Terkait temuan investigasi tersebut Badian mengatakan pihaknya sudah menyurati Ditjen Penegakan Hukum KLHK, tertanggal 6 Juli 2023. Sudah dilakukan peninjauan ke lapangan oleh tim dari Dinas Lingkungan Hidup (DLH) Kalteng. Namun nampaknya hanya sekedar formalitas, karena sampai saat ini beberapa bulan setelah DLH Kalteng melakukan kunjungan, belum ada tindakan penegakan hukum.
Badian berharap KLHK segera mengambil alih hasil temuan DLH, sebelum semuanya terlambat. Karena jika dibiarkan, dikhawatirkan akan berdampak terhadap kerusakan lingkungan yang semakin parah, dan adanya dampak kesehatan buruk yang dialami masyarakat sekitar wilayah operasional PT Kimia Yasa.

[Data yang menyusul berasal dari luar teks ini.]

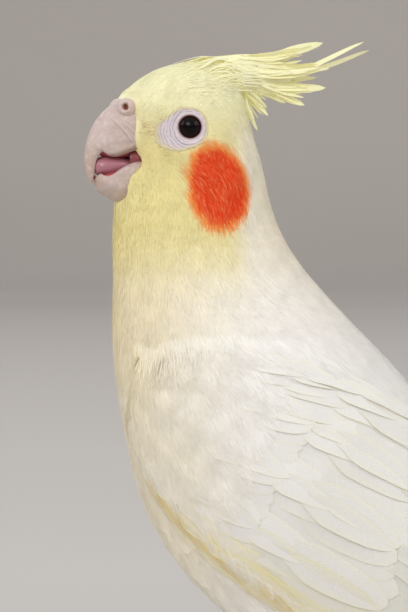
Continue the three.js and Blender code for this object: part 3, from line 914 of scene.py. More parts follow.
# %% Patterns: hair, barbs and vane
def hair_pattern():
    across = np.array([-1, 1, -0.8, 0.8, 0.0])
    run = np.array([0, 0, 0.5, 0.5, 1.0])
    return (across, run, np.zeros(5)), [np.array([[0, 1, 3, 2]]), np.array([[2, 3, 4]])]


def barb_pattern(barbs, slant=0.2, full=0.55, parted=0.5, first=0.04, last=0.9):
    """Barbs that leave the shaft on both sides; full is where along it the vane is widest."""
    start = np.linspace(first, last, barbs)
    swell = np.interp(start, [0, full, 1.0], [0.5, 1.0, 0.42])
    gap = start[1] - start[0]
    rows = []
    for hand in (-1, 1):
        for s, w in zip(start, swell):
            for q, half in ((0.0, 0.75), (0.55, 0.72), (1.0, 0.72 * (1 - parted))):
                for edge in (hand, -hand):
                    rows.append([hand * w * q**0.85, s + slant * q**1.4 + edge * half * gap, q])
    strips = np.array([[0, 1, 3, 2], [2, 3, 5, 4]])
    return tuple(np.array(rows).T), [repeated(strips, 2 * barbs, 6)]


def vane_pattern(rows, columns, tip=2.6, slant=0.1, root=0.45, frayed=0.006):
    """A closed vane with a rounded tip, slanting barbs and a slightly uneven edge."""
    s, u = np.meshgrid(np.linspace(0, 1, rows), np.linspace(-1, 1, columns), indexing="ij")
    width = (1 - s**tip) ** 0.5 * (root + (1 - root) * smooth(s, 0, 0.35))
    uneven = np.sin(s * 23 + u * 3) + np.sin(s * 41 + 2)
    run = s + slant * np.abs(u) ** 1.2 * (1 - s) + frayed * uneven * np.abs(u) ** 6 * (1 - s)
    return ((u * width).ravel(), run.ravel(), (u.ravel() ** 2) ** 2), [net(rows, columns)]


for pattern, faces in (hair_pattern(), barb_pattern(26), vane_pattern(12, 7)):
    print("a pattern of", len(pattern[0]), "points and", sum(map(len, faces)), "faces")

# %% [markdown]
# One finish serves all plumage. A real vane's barbs are too fine to model on every feather, so
# they are drawn as slanting lines along each feather's own map: painted shade between the barbs
# in the colour, and grooves in the bump. White feathers let light through to each other; a full
# calculation of that is slow, so a very faint painted glow stands in for it.

# %% Finishes of the plumage
# GAP_SHADE is painted shade: the colour of the shadow in the gaps between two barbs
GAP_SHADE = (0.55, 0.5, 0.42)  # what shows between two barbs
BLOOM = (1.0, 0.99, 0.95)


def plumage_finish(name, lines, line_gap, strength, bloom, glow):
    """Slanting lines line_gap mm apart over a soft uneven ground; lines and bloom say how much
    the lines and the pale grain show, and strength how deep the bump is. The lines are painted
    shade between the barbs, and glow is a faint painted glow for light let through the feathers."""
    finish = Finish(name)
    place = finish.add("ShaderNodeUVMap", {"uv_map": "vane"})
    parts = finish.add("ShaderNodeSeparateXYZ", None, {0: place})
    run = Shade(finish, parts.socket.node.outputs[1])
    wave = ((run - parts.size() * 0.6) * (2 * math.pi / line_gap)).sine()
    grain = finish.noise(1400, 3)
    between = finish.mix(finish.tint(), GAP_SHADE, 0.35)
    shade = finish.mix(finish.tint(), between, (0.5 - 0.5 * wave) * lines)
    shade = finish.mix(shade, BLOOM, bloom * grain)
    bump = finish.bump(wave * 0.5 + grain, strength, 0.08 * MM)
    print("finish", name, "with", len(finish.tree.nodes), "nodes")
    return finish.done(
        Base_Color=shade, Roughness=0.65, Normal=bump, Specular_IOR_Level=0.2, Emission_Color=shade,
        Emission_Strength=glow,
    )


fine_plumage = plumage_finish("fine_plumage", 0.0, 0.5, 0.15, 0.0, 0.1)
crest_plumage = plumage_finish("crest_plumage", 0.0, 0.5, 0.15, 0.0, 0.16)
body_feather = plumage_finish("body_feather", 0.15, 0.45, 0.2, 0.12, 0.12)
flight_feather = plumage_finish("flight_feather", 0.12, 0.42, 0.3, 0.12, 0.13)

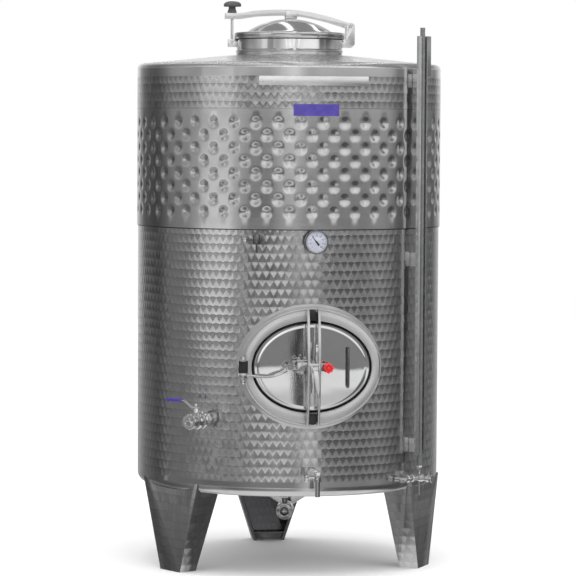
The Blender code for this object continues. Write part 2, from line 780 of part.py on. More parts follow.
def sump_cutter():
    """The sump's cone, a gap larger all round."""
    profile = [
        (0, 0.350),
        (SUMP_RADIUS + GAP, 0.350),
        (SUMP_RADIUS + GAP, SUMP_TOP_Z - GAP),
        (SUMP_TIP_RADIUS + GAP, SUMP_TIP_Z - GAP),
        (0, SUMP_TIP_Z - GAP),
    ]
    return turned(profile, closed=False, steps=48)


def ball_valve(axis, name, place, reach, start, ring, rise):
    """A quarter-turn ball valve on its pipe, closed, its lever across the pipe."""
    angle, height = place
    frame = empty(name + "_frame", axis, turn=angle)
    body_back = reach - 0.092
    pipe_end = body_back + 0.004
    profile = [
        (0, start),
        (0.0200, start),
        (0.0200, pipe_end),
        (0.0165, pipe_end),
        (0.0165, start + WALL),
        (0, start + WALL),
    ]
    pipe = turned(profile, closed=False, steps=28, axis="Y")
    pipe.data.transform(Matrix.Translation((0, 0, height)))
    if start < SUMP_RADIUS:
        pipe = cut(pipe, sump_cutter())
    nut = cylinder(0.0330, 0.014, (0, -body_back + 0.0073, height), "Y", 8)
    bore = cylinder(0.0168, 0.1, (0, -body_back, height), "Y", 32)
    finish(join(pipe, cut(nut, bore)), name + "_nipple", POLISHED, frame)
    rear = body_back + 0.004 + GAP
    profile = [
        (0.0, reach - 0.026),
        (0.0110, reach - 0.022),
        (0.0150, reach - 0.012),
        (0.0160, reach),
        (ring, reach),
        (ring, reach - 0.014),
        (0.0240, reach - 0.018),
        (0.0290, reach - 0.036),
        (0.0290, reach - 0.060),
        (0.0240, rear + 0.012),
        (0.0270, rear + 0.010),
        (0.0270, rear),
        (0, rear),
    ]
    body = turned(profile, closed=False, steps=28, axis="Y")
    body.data.transform(Matrix.Translation((0, 0, height)))
    stem_y = -(reach - 0.048)
    gland = cylinder(0.0105, 0.022, (0, stem_y, height + 0.035), "Z", 24)
    stem = cylinder(0.0048, 0.020, (0, stem_y, height + 0.052), "Z", 24)
    nut = cylinder(0.0080, 0.006, (0, stem_y, height + 0.0535), "Z", 6)
    finish(join(body, gland, stem, nut), name + "_body", POLISHED, frame)
    turn = pivot(name + "_pivot", frame, (0, stem_y, height + 0.048))
    low = height + 0.0463
    lever = outline(
        [(0.012, low), (-0.016, low), (-0.050, low + rise), (-0.118, low + rise),
         (-0.118, low + rise + 0.003), (-0.051, low + rise + 0.003),
         (-0.017, low + 0.0035), (0.012, low + 0.0035)], 0.018, "XZ"
    )
    lever.data.transform(Matrix.Translation((0, stem_y, 0)))
    bore = cylinder(0.0052, 0.1, (0, stem_y, height), "Z", 24)
    finish(cut(lever, bore), name + "_lever", POLISHED, turn)
    middle = low + rise + 0.0015
    sleeve = box((0.062, 0.022, 0.009), (-0.0895, stem_y, middle))
    room = box((0.2, 0.0186, 0.0036), (-0.1, stem_y, middle))
    finish(cut(sleeve, room), name + "_grip", BLUE, turn)


def gauge(axis):
    """The level gauge: channel, sight tube, brackets and the cock at its foot."""
    frame = empty("gauge_frame", axis, turn=GAUGE_ANGLE)
    back = GAUGE_BACK
    half = 0.020
    depth = 0.020
    sheet = 0.002
    points = [
        (-half, -back), (-half, -back - depth), (-half + sheet, -back - depth),
        (-half + sheet, -back - sheet), (half - sheet, -back - sheet),
        (half - sheet, -back - depth), (half, -back - depth), (half, -back),
    ]
    height = GAUGE_TOP_Z - GAUGE_BOTTOM_Z
    channel = outline(points, height, "XY")
    channel.data.transform(Matrix.Translation((0, 0, (GAUGE_TOP_Z + GAUGE_BOTTOM_Z) / 2)))
    stands = []
    for z, wall in ((1.800, JACKET_RADIUS), (1.150, SHELL_RADIUS), (0.470, SHELL_RADIUS)):
        near = wall + 2 * GAP
        far = back + sheet / 2
        stands.append(box((0.030, far - near, 0.050), (0, -(near + far) / 2, z)))
    lug = box((0.024, sheet, 0.1455), (half + 0.011, -back - depth + 0.001, 1.88975))
    finish(join(channel, *stands, lug), "gauge_channel", BRUSHED, frame)
    centre = -back - sheet - GAP - 0.009
    glass = cylinder(0.009, 1.993 - 0.396, (0, centre, (1.993 + 0.396) / 2), "Z", 20)
    finish(glass, "gauge_tube", PLASTIC, frame)
    nut = cylinder(0.0105, 0.018, (0, centre, 0.387 - GAP), "Z", 6)
    room = cylinder(0.0093, 0.02, (0, centre, 0.396 + 0.01 - 2 * GAP), "Z", 20)
    neck = cylinder(0.006, 0.040, (0, centre, 0.362), "Z", 16)
    barrel = cylinder(0.009, 0.085, (0, -0.6083, 0.350), "Y", 20)
    spout = cylinder(0.0045, 0.060, (0, centre, 0.316), "Z", 16)
    cap = cylinder(0.0130, 0.010, (0, -0.655, 0.350), "Y", 6)
    stem = cylinder(0.006, 0.092, (-0.046, -0.588, 0.350), "X", 16)
    collar = cylinder(0.0105, 0.030, (-0.048, -0.588, 0.350), "X", 20)
    cock = join(barrel, cut(nut, room), neck, spout, cap, stem, collar)
    finish(cock, "gauge_cock_body", POLISHED, frame)
    turn = pivot("gauge_cock_pivot", frame, (-0.095, -0.588, 0.350))
    hub = cylinder(0.008, 0.012, (-0.0983, -0.588, 0.350), "X", 24)
    wing = box((0.003, 0.054, 0.016), (-0.0983, -0.588, 0.350))
    finish(join(hub, wing), "gauge_cock_handle", POLISHED, turn)


def rail_and_label(axis):
    """The ladder rail over the jacket and the blank plate under it."""
    low, high = RAIL_Z
    bar = 0.004
    wall = math.sqrt(JACKET_RADIUS**2 - RAIL_HALF**2) + 0.0008
    points = [
        (-RAIL_HALF, -wall), (-RAIL_HALF, -RAIL_DEPTH), (RAIL_HALF, -RAIL_DEPTH),
        (RAIL_HALF, -wall), (RAIL_HALF - bar, -wall - 0.0012),
        (RAIL_HALF - bar, -RAIL_DEPTH + bar), (-RAIL_HALF + bar, -RAIL_DEPTH + bar),
        (-RAIL_HALF + bar, -wall - 0.0012),
    ]
    rail = outline(points, high - low, "XY")
    rail.data.transform(Matrix.Translation((0, 0, (low + high) / 2)))
    finish(rail, "ladder_rail", BRUSHED, axis)
    angle, height = LABEL
    half = math.degrees(0.083 / JACKET_RADIUS)
    plate = wall_arc(
        JACKET_RADIUS + 0.0018, 0.0010, height - 0.021, height + 0.021,
        angle - half, angle + half,
    )
    finish(plate, "label_plate", BLUE, axis)


def leg(axis, side, angle):
    """A folded channel leg, cut to the tank's bottom, open towards the axis."""
    frame = empty("leg_" + side + "_frame", axis, turn=angle)
    work = bmesh.new()
    rows = []
    for z in (-0.02, WALL_BOTTOM_Z + 0.02):
        half = LEG_HALF_FOOT + LEG_SPREAD * z
        depth = LEG_DEPTH_FOOT + LEG_DEPTH_GROWTH * z
        lip = 0.012
        section = [
            (-half + lip, LEG_FACE - depth), (-half, LEG_FACE - depth), (-half, LEG_FACE),
            (half, LEG_FACE), (half, LEG_FACE - depth), (half - lip, LEG_FACE - depth),
        ]
        rows.append([work.verts.new((x, -out, z)) for x, out in section])
    for a, b, c, d in zip(rows[0], rows[0][1:], rows[1][1:], rows[1]):
        work.faces.new((a, b, c, d))
    mesh = bpy.data.meshes.new("leg")
    bmesh.ops.recalc_face_normals(work, faces=work.faces)
    work.to_mesh(mesh)
    work.free()
    made = mesh_object("leg", mesh)
    sheet = made.modifiers.new("Thickness", "SOLIDIFY")
    sheet.thickness = WALL
    sheet.offset = -1
    sheet.use_even_offset = True
    below = box((1, 1, 0.1), (0, -LEG_FACE, -0.05))
    above = box((1, 1, 0.1), (0, -LEG_FACE, WALL_BOTTOM_Z + 0.05))
    made = cut(baked(made), below, above, tank_bottom_cutter())
    half = LEG_HALF_FOOT + LEG_SPREAD * 0.028 - WALL / 2
    reach = LEG_DEPTH_FOOT - 2 * WALL
    plate = box(
        (2 * half, reach, 0.005), (0, -(LEG_FACE - WALL / 2 - reach / 2), 0.0305)
    )
    finish(join(made, plate), "leg_" + side, BRUSHED, frame)


def build():
    clear_scene()
    axis = empty("tank_axis", location=(0, AXIS_Y, 0))
    shell_walls(axis)
    ends(axis)
    manhole(axis)
    lid_brackets(axis)
    pivot_lid = pivot("lid_pivot", axis, LID_PIN)
    lid(pivot_lid)
    clamp_arm(pivot_lid)
    clamp_knob(pivot("clamp_knob_pivot", axis, (BOLT_PIN.x, 0, 2.08)))
    swing_bolt(pivot("swing_bolt_pivot", axis, BOLT_PIN))
    manway_frame(axis)
    hinge_block(axis)
    pivot_door = pivot("manway_pivot", axis, (HINGE_X, -HINGE_DEPTH, MANWAY_Z))
    door(pivot_door)
    yoke(pivot_door)
    hinge_arm(pivot_door)
    clamp_lever(pivot("clamp_lever_pivot", axis, (0, -LEVER_DEPTH, 0.770)))
    locking_knob(pivot("locking_knob_pivot", axis, (RED_KNOB_X, -0.64, MANWAY_Z)))
    thermometer(axis)
    tap(axis, "upper_tap", UPPER_TAP, 0.0035, 0.034, 0.012)
    tap(axis, "lower_tap", LOWER_TAP, 0.0088, 0.058, 0.017)
    wall = SHELL_RADIUS + GAP
    ball_valve(axis, "side_valve", SIDE_VALVE, 0.703, wall, 0.0240, 0.024)
    ball_valve(axis, "drain_valve", DRAIN_VALVE, 0.272, -0.012, 0.0300, 0.021)
    gauge(axis)
    rail_and_label(axis)
    for side, angle in LEG_ANGLES.items():
        leg(axis, side, angle)


build()
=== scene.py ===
import math

import bmesh
import bpy
from mathutils import Matrix, Vector


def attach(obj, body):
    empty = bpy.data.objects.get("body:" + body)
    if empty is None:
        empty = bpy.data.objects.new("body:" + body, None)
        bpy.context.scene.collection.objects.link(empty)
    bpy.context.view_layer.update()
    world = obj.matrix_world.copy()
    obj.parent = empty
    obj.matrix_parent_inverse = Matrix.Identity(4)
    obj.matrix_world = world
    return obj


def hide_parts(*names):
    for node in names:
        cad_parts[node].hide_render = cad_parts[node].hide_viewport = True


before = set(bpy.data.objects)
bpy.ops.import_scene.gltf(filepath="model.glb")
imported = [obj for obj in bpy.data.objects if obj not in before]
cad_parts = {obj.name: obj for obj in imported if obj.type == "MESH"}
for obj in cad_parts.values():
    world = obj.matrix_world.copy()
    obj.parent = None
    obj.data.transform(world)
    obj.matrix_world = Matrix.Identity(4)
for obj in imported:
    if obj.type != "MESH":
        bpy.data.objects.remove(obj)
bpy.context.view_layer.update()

# The tank's main sizes, in metres; its axis stands a little behind the origin
AXIS_Y = 0.056
SHELL_RADIUS = 0.565
JACKET_RADIUS = 0.569
WALL = 0.003
PLAY = 0.0003
WALL_BOTTOM = 0.335
JACKET_BOTTOM = 1.264
JACKET_TOP = 1.697
BAND_TOP = 1.843
TOP_KNUCKLE = 0.022
BOTTOM_KNUCKLE = 0.035
SUMP_RADIUS = 0.156
SUMP_TOP = 0.29

# The manhole's neck with its rolled bead, and the domed lid on it
NECK_RADIUS = 0.199
NECK_FOOT = 1.882
NECK_BASE = 1.9
NECK_TOP = 1.9575
BEAD_HEIGHTS = (1.9065, 1.914, 1.9215)
LID_RADIUS = 0.2075
LID_TOP = 1.983
LID_CORNER = 0.0045
SKIRT = 1.9592
DOME_RADIUS = 0.163
DOME_BASE = 1.986
DOME_TOP = 2.036
SEAL_WIDTH = 0.015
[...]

Awak media nasional di Jakarta mencoba mengkonfirmasi Dirjen Penegakan Hukum KLHK, Rasio Ridho Sani melalui pesan WhatsApp sejak sepekan yang lalu, namun sampai berita ini dimuat tidak ada jawaban dari yang bersangkutan.
Direktur Pembinaan Usaha Hilir Migas, Ditjen Migas Kementerian ESDM, Mirza Mahendra saat dikonfirmasi mengenai izin pengangkutan minyak dan gas yang dimiliki PT Kimia Yasa, mengatakan belum mendapatkan laporan terkait adanya pencemaran lingkungan.
"Ini info siapa ya ada pencemaran akibat kondensat. Saya tidak ada laporan sama sekali," terang Mirza memberikan jawaban.
Saat dikonfirmasi kepada Kepala Kantor Unit Penyelenggara Pelabuhan Rangga Ilung, Handry Sulfian terkait izin muat migas dari tangki ke kapal tongkang, dia mengatakan tidak ada nama PT Kimia Yasa dalam daftar mereka.
"Di data kami tidak ada PT Kimia Yasa asa," jawab pihak pelabuhan.